───── RECORDS SHOWN ─────

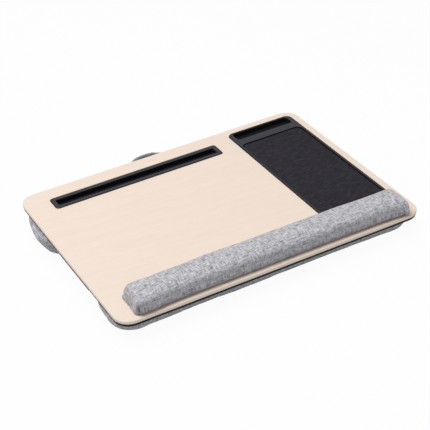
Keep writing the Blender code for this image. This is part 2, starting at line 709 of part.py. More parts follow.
def make_mouse_pad(parent, foam, leather):
    """A foam layer and the grained sheet on it, both lying in the tray's bed."""
    half_x, half_y = BED_WIDTH / 2 - FIT_GAP, BED_LENGTH / 2 - FIT_GAP
    radius = BED_CORNER - FIT_GAP
    place = (TRAY_X, BED_Y, 0)
    bm = bmesh.new()
    plate(bm, half_x, half_y, radius, PAD_BED + SEAT_GAP, PAD_SHEET_BOTTOM - SEAT_GAP)
    add_part("mouse_pad_foam", bm, foam, parent, place)
    bm = bmesh.new()
    plate(bm, half_x, half_y, radius, PAD_SHEET_BOTTOM, PAD_TOP, round_top=PAD_EDGE_ROUND)
    add_part("mouse_pad_sheet", bm, leather, parent, place)


def hemmed_cover(form, hem):
    """Rings of a fabric cover with its hem turned in: down the outside, over the hem and up the inside."""
    lining = form.inside(COVER_FABRIC)
    hem_x, hem_y = form.half_x - hem, form.half_y - hem
    corner = max(form.corner - hem, form.corner * HEM_CORNER_SHARE)
    steps = (FORM_CORNER_STEPS, FORM_LONG_STEPS, FORM_SHORT_STEPS)
    turned_in = outline(hem_x, hem_y, corner, *steps)
    edge = [[Vector((x, y, level)) for x, y in turned_in] for level in (form.seam_z, lining.seam_z)]
    return form.rings()[::-1] + edge + lining.rings()


def cut_flat(bm, place, tilt, floor):
    """Cuts a tilted bolster flat where it stands, and closes the cut."""
    up = Vector((0, math.sin(tilt), math.cos(tilt)))
    height = floor - Vector(place).dot(up)
    geom = bm.verts[:] + bm.edges[:] + bm.faces[:]
    bmesh.ops.bisect_plane(bm, geom=geom, plane_co=up * height, plane_no=-up, clear_outer=True)
    rim = [edge for edge in bm.edges if edge.is_boundary]
    bmesh.ops.contextual_create(bm, geom=rim)


def make_cushion(prefix, form, centre_y, screw_rows, tilt, floor, parent, fabric, fill, card, steel):
    """One bolster: a bag of fabric, its filling, the board inside it that takes the screws, and those."""
    place = (CUSHION_X, centre_y, COVER_TOP)
    bm = bmesh.new()
    loft(bm, form.rings(), FORM_END_POINTS)
    cut_flat(bm, place, tilt, floor)
    cover = add_part(f"{prefix}_cushion_cover", bm, fabric, parent, place, SOFT_SHARP_DEGREES)
    bm = bmesh.new()
    loft(bm, form.inside(COVER_FABRIC).rings(), FORM_END_POINTS)
    boolean(cover, add_cutter(f"{prefix}_cover_hollow", bm, parent, place), "DIFFERENCE")

    bm = bmesh.new()
    inner = form.inside(COVER_FABRIC + SOFT_GAP)
    loft(bm, inner.rings(CUSHION_BOARD + SEAT_GAP), FORM_END_POINTS)
    add_part(f"{prefix}_cushion_fill", bm, fill, parent, place, SOFT_SHARP_DEGREES)

    inset = COVER_FABRIC + SOFT_GAP
    top = -COVER_FABRIC - SEAT_GAP
    bm = bmesh.new()
    plate(bm, form.half_x - inset, form.half_y - inset, form.corner - inset, top - CUSHION_BOARD, top)
    board = add_part(f"{prefix}_cushion_board", bm, card, parent, place)

    places = cushion_screw_places(screw_rows)
    base = COVER_TOP + top
    drill = add_holes(
        f"{prefix}_screw_holes", places, base + CUT_OVERRUN, base - CUSHION_BOARD - CUT_OVERRUN, parent
    )
    boolean(board, drill, "DIFFERENCE")
    boolean(cover, drill, "DIFFERENCE")
    seat = PAN_FLOOR_TOP + SEAT_GAP
    profile = [
        (SHANK_RADIUS, CUSHION_HEAD_HEIGHT),
        (CUSHION_HEAD_RADIUS, CUSHION_HEAD_HEIGHT / 2),
        (CUSHION_HEAD_RADIUS, 0),
        (SHANK_RADIUS, 0),
        (SHANK_RADIUS, base - CUSHION_BOARD + SEAT_GAP - seat),
    ]
    add_screws(f"{prefix}_cushion_screw", profile, places, seat, steel, parent)


def make_centre_fabric(parent, fabric):
    """The flat fabric under the pan, between the two bolsters."""
    front = FRONT_CUSHION_Y + FRONT_CUSHION_DEPTH / 2 + SEAT_GAP
    rear = REAR_CUSHION_Y - REAR_CUSHION_DEPTH / 2 - SEAT_GAP
    bm = bmesh.new()
    low = (CUSHION_X - CUSHION_LENGTH / 2, front, COVER_TOP - COVER_FABRIC)
    box(bm, low, (CUSHION_X + CUSHION_LENGTH / 2, rear, COVER_TOP))
    add_part("centre_fabric", bm, fabric, parent)


def make_wrist_rest(parent, fabric, foam, card, tape):
    """The wrist rest: cover, foam, the plate that it is drawn over, and the tape that holds it down."""
    place = (WRIST_X, WRIST_Y, SEAT_GAP)
    bm = bmesh.new()
    loft(bm, hemmed_cover(WRIST_FORM, WRIST_HEM), FORM_END_POINTS)
    add_part("wrist_rest_cover", bm, fabric, parent, place, SOFT_SHARP_DEGREES)

    bm = bmesh.new()
    inner = WRIST_FORM.inside(COVER_FABRIC + SEAT_GAP)
    loft(bm, inner.rings(WRIST_PLATE + SEAT_GAP), FORM_END_POINTS)
    add_part("wrist_rest_foam", bm, foam, parent, place, SOFT_SHARP_DEGREES)

    inset = COVER_FABRIC + SOFT_GAP
    bottom = COVER_FABRIC + SEAT_GAP
    half_x, half_y = WRIST_LENGTH / 2 - inset, WRIST_DEPTH / 2 - inset
    bm = bmesh.new()
    plate(bm, half_x, half_y, WRIST_CORNER - inset, bottom, bottom + WRIST_PLATE)
    add_part("wrist_rest_plate", bm, card, parent, place)

    inset = WRIST_HEM + WRIST_TAPE_GAP
    bm = bmesh.new()
    half_x, half_y = WRIST_LENGTH / 2 - inset, WRIST_DEPTH / 2 - inset
    box(bm, (-half_x, -half_y, 0), (half_x, half_y, COVER_FABRIC))
    add_part("wrist_rest_tape", bm, tape, parent, place)


def handle_centre_line():
    """Places along the loop's middle line from one root to the other, in the plane of the loop."""
    points = []
    for step in range(LOOP_STEPS + 1):
        angle = math.pi * (1 - step / LOOP_STEPS)
        across = abs(math.cos(angle)) ** (2 / LOOP_POWER) * HANDLE_HALF_SPAN
        out = math.sin(angle) ** (2 / LOOP_POWER) * HANDLE_REACH if 0 < step < LOOP_STEPS else 0
        points.append(Vector((math.copysign(across, math.cos(angle)), out, 0)))
    return points


def handle_root(line, end):
    """Sections that round off one flat end of the loop where it meets its tab, the outermost first."""
    across = Vector((1 if end == 0 else -1, 0, 0))
    sections = []
    for share in TAB_ROUND_SHARES:
        place = Vector((line[end].x, -share * TAB_THICKNESS / 2, 0))
        sections.append((place, across, 0, math.sqrt(1 - share * share)))
    return sections


def handle_sections():
    """Place, sideways direction, roundness and squeeze of each section, from left root to right root."""
    line = handle_centre_line()
    sections = handle_root(line, 0)
    for i, point in enumerate(line):
        along = (line[min(i + 1, LOOP_STEPS)] - line[max(i - 1, 0)]).normalized()
        if i in (0, LOOP_STEPS):
            along = Vector((0, 1 if i == 0 else -1, 0))
        from_root = min((point - line[0]).length, (point - line[-1]).length)
        share = min(from_root / TAPER_LENGTH, 1)
        sections.append((point, Vector((along.y, -along.x, 0)), share * share * (3 - 2 * share), 1))
    return sections + handle_root(line, LOOP_STEPS)[::-1]


def make_handle_loop(parent, fabric):
    """The rolled fabric loop, flat at its roots, which swings where it leaves the pan."""
    hinge = bpy.data.objects.new("handle_hinge", None)
    hinge.parent = parent
    hinge.location = (HANDLE_CENTRE_X, HINGE_Y, HINGE_Z)
    hinge.rotation_euler.x = -math.radians(HANDLE_DROOP_DEGREES)
    bpy.context.collection.objects.link(hinge)
    rings = []
    for point, side, roundness, squeeze in handle_sections():
        wide = TAB_WIDTH / 2 + (LOOP_WIDTH - TAB_WIDTH) / 2 * roundness
        thick = (TAB_THICKNESS / 2 + (LOOP_THICKNESS - TAB_THICKNESS) / 2 * roundness) * squeeze
        ring = []
        for step in range(LOOP_SIDES):
            angle = 2 * math.pi * (step + 0.5) / LOOP_SIDES
            ring.append(point + side * (math.cos(angle) * wide) + Vector((0, 0, math.sin(angle) * thick)))
        rings.append(ring)
    bm = bmesh.new()
    loft(bm, rings)
    add_part("handle_loop", bm, fabric, hinge, smooth_degrees=SOFT_SHARP_DEGREES)


def make_handle_tabs(parent, fabric, steel):
    """The loop's sewn flat ends, which lie on the pan's floor under a screw each."""
    half_tab = TAB_THICKNESS / 2
    for side, x in zip(("left", "right"), handle_root_xs()):
        low = (x - TAB_WIDTH / 2, TAB_OUTER_Y - TAB_LENGTH, HINGE_Z - half_tab)
        bm = bmesh.new()
        box(bm, low, (x + TAB_WIDTH / 2, TAB_OUTER_Y, HINGE_Z + half_tab))
        tab = add_part(f"handle_tab_{side}", bm, fabric, parent)
        top, bottom = HINGE_Z + TAB_THICKNESS, HINGE_Z - TAB_THICKNESS
        drill = add_holes(f"tab_hole_{side}", [(x, HANDLE_SCREW_Y)], top, bottom, parent)
        boolean(tab, drill, "DIFFERENCE")
    seat = HINGE_Z + half_tab + SEAT_GAP
    profile = [
        (HANDLE_HEAD_RADIUS, HANDLE_HEAD_HEIGHT),
        (HANDLE_HEAD_RADIUS, 0),
        (SHANK_RADIUS, 0),
        (SHANK_RADIUS, PAN_BOTTOM + SEAT_GAP - seat),
    ]
    places = [(x, HANDLE_SCREW_Y) for x in handle_root_xs()]
    add_screws("handle_screw", profile, places, seat, steel, parent)


def stand_on_floor(desk):
    """Moves the tilted desk: the middle of its box over the origin, and its bolsters standing at z = 0."""
    bpy.context.view_layer.update()
    graph = bpy.context.evaluated_depsgraph_get()
    corners = []
    for part in bpy.data.objects:
        if part.type == "MESH" and not part.hide_render:
            solid = part.evaluated_get(graph)
            corners += [solid.matrix_world @ vert.co for vert in solid.data.vertices]
    low = [min(corner[axis] for corner in corners) for axis in range(3)]
    high = [max(corner[axis] for corner in corners) for axis in range(3)]
    desk.location = (-(low[0] + high[0]) / 2, -(low[1] + high[1]) / 2, -low[2])


def main():
    """Builds the desk in the board frame, then stands it on its bolsters."""
    for old in list(bpy.data.objects):
        bpy.data.objects.remove(old, do_unlink=True)
    desk = bpy.data.objects.new("desk_frame", None)
    bpy.context.collection.objects.link(desk)
    tilt = resting_tilt()
    desk.rotation_euler.x = tilt
    floor = lowest(REAR_FORM, REAR_CUSHION_Y, tilt) + REST_CUT

    wood = finish("birch_laminate", (0.87, 0.75, 0.62), 0.45)
    black_plastic = finish("black_moulded_plastic", (0.030, 0.030, 0.034), 0.5)
    grey_plastic = finish("charcoal_moulded_plastic", (0.055, 0.057, 0.066), 0.45)
    leather = finish("black_grained_leatherette", (0.030, 0.027, 0.034), 0.55)
    dark_foam = finish("black_foam", (0.02, 0.02, 0.02), 0.9)
    linen = finish("grey_linen", (0.36, 0.36, 0.39), 0.9)
    white_foam = finish("white_foam", (0.75, 0.74, 0.70), 0.9)
    beads = finish("bead_filling", (0.80, 0.80, 0.80), 0.8)
    card = finish("grey_fibreboard", (0.30, 0.26, 0.22), 0.8)
    tape = finish("adhesive_tape", (0.60, 0.58, 0.50), 0.6)
    steel = finish("zinc_plated_steel", (0.60, 0.60, 0.62), 0.35, 1)

    make_top_board(desk, wood)
    make_base_pan(desk, black_plastic)
    make_board_screws(desk, steel)
    make_slot_insert(desk, grey_plastic)
    make_pad_tray(desk, grey_plastic)
    make_mouse_pad(desk, dark_foam, leather)
    make_wrist_rest(desk, linen, white_foam, card, tape)
    stuffs = (linen, beads, card, steel)
    make_cushion("rear", REAR_FORM, REAR_CUSHION_Y, rear_screw_rows(), tilt, floor, desk, *stuffs)
    make_cushion("front", FRONT_FORM, FRONT_CUSHION_Y, front_screw_rows(), tilt, floor, desk, *stuffs)
    make_centre_fabric(desk, linen)
    make_handle_loop(desk, linen)
    make_handle_tabs(desk, linen, steel)
    stand_on_floor(desk)


main()
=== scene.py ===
"""Looks of the lap desk: its finishes, its stuffed fabric parts, and the studio that shows them.

New pieces are shaped in the board frame, whose origin is the middle of the top's upper face and whose Z is
square to it. They are then carried into the row frame, where every object stays unmoved at the origin.
"""

import logging
import math
from dataclasses import dataclass, field
from enum import Enum
from typing import Callable

import bmesh
import bpy
from bmesh.types import BMesh
from bpy.types import Material, Node, NodeSocket, NodeTree, Object
from mathutils import Matrix, Vector, noise


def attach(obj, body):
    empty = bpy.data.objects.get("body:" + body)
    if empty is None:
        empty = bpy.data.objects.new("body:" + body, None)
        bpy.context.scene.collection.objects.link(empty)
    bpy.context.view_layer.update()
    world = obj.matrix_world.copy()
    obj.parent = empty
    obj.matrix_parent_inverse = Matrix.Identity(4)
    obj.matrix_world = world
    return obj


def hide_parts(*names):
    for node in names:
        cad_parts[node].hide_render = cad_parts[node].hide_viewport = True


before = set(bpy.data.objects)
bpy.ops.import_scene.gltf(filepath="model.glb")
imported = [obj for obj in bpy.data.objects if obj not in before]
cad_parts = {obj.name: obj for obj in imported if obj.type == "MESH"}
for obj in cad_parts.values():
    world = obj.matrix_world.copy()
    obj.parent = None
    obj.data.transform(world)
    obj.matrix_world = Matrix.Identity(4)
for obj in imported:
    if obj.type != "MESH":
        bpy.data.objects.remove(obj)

LOG = logging.getLogger("lap_desk")
MM = 0.001
Pair = tuple[float, float]

# The part of a noise's range that its values mostly fill.
FLOW_RANGE = {"From Min": 0.3, "From Max": 0.7}

# Above this, a normal's part along an axis, or a vertex's hold on the seam, counts as whole.
MOSTLY = 0.5

# The share of half a size past which a vertex lies on that side.
ON_SIDE = 0.99999

# How the pads are blown up, and for how long.
INFLATION_FRAMES = 20
STUFFING = {
    "quality": 6,
    "mass": 0.3,
    "tension_stiffness": 25,
    "compression_stiffness": 25,
    "shear_stiffness": 12,
    "bending_stiffness": 0.6,
    "use_pressure": True,
    "uniform_pressure_force": 4,
    "vertex_group_mass": "seam",
}


class Facing(Enum):
    """Which way a pad stands out from the plane that it is fixed to, in the board frame."""

    UP = 1
    DOWN = -1


def linear(hex_colour: str) -> tuple[float, float, float, float]:
    """Turns an sRGB colour into the linear values that a shader takes.

    Args:
        hex_colour: Six hexadecimal digits, red first.

    Returns:
        Red, green, blue and an alpha of 1.
    """
    parts = [int(hex_colour[i:i + 2], 16) / 255 for i in (0, 2, 4)]
    red, green, blue = (p / 12.92 if p <= 0.04045 else ((p + 0.055) / 1.055) ** 2.4 for p in parts)
    return red, green, blue, 1.0


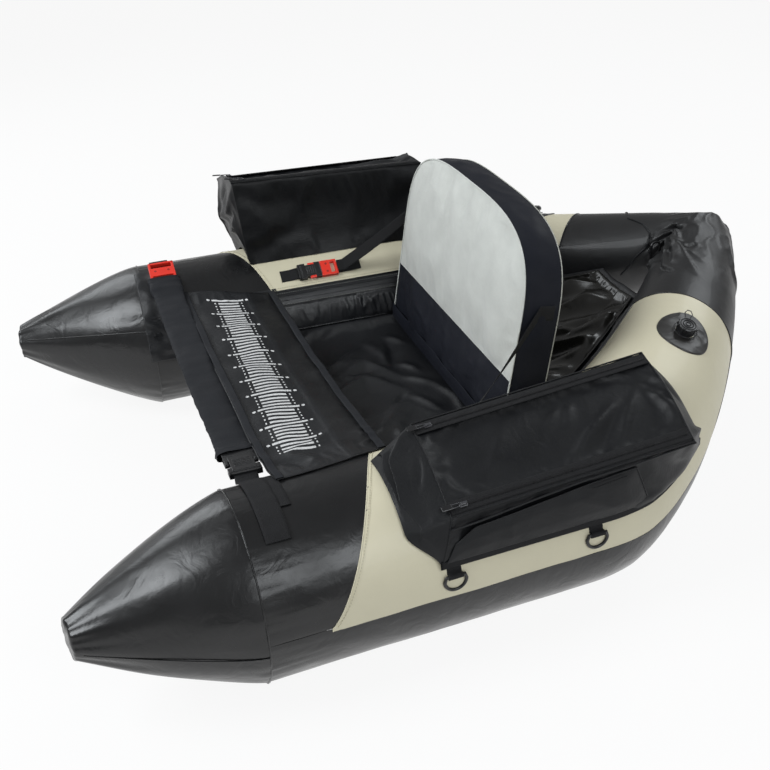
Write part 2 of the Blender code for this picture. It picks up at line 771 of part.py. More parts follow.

─────

__REQUIREMENT__. Every line holding "True" should be copied out.

__SOLUTION TO THIS PROBLEM__.
    bmesh.ops.bisect_plane(bm, geom=geom, plane_co=up * height, plane_no=-up, clear_outer=True)
        bpy.data.objects.remove(old, do_unlink=True)
        cad_parts[node].hide_render = cad_parts[node].hide_viewport = True
    "use_pressure": True,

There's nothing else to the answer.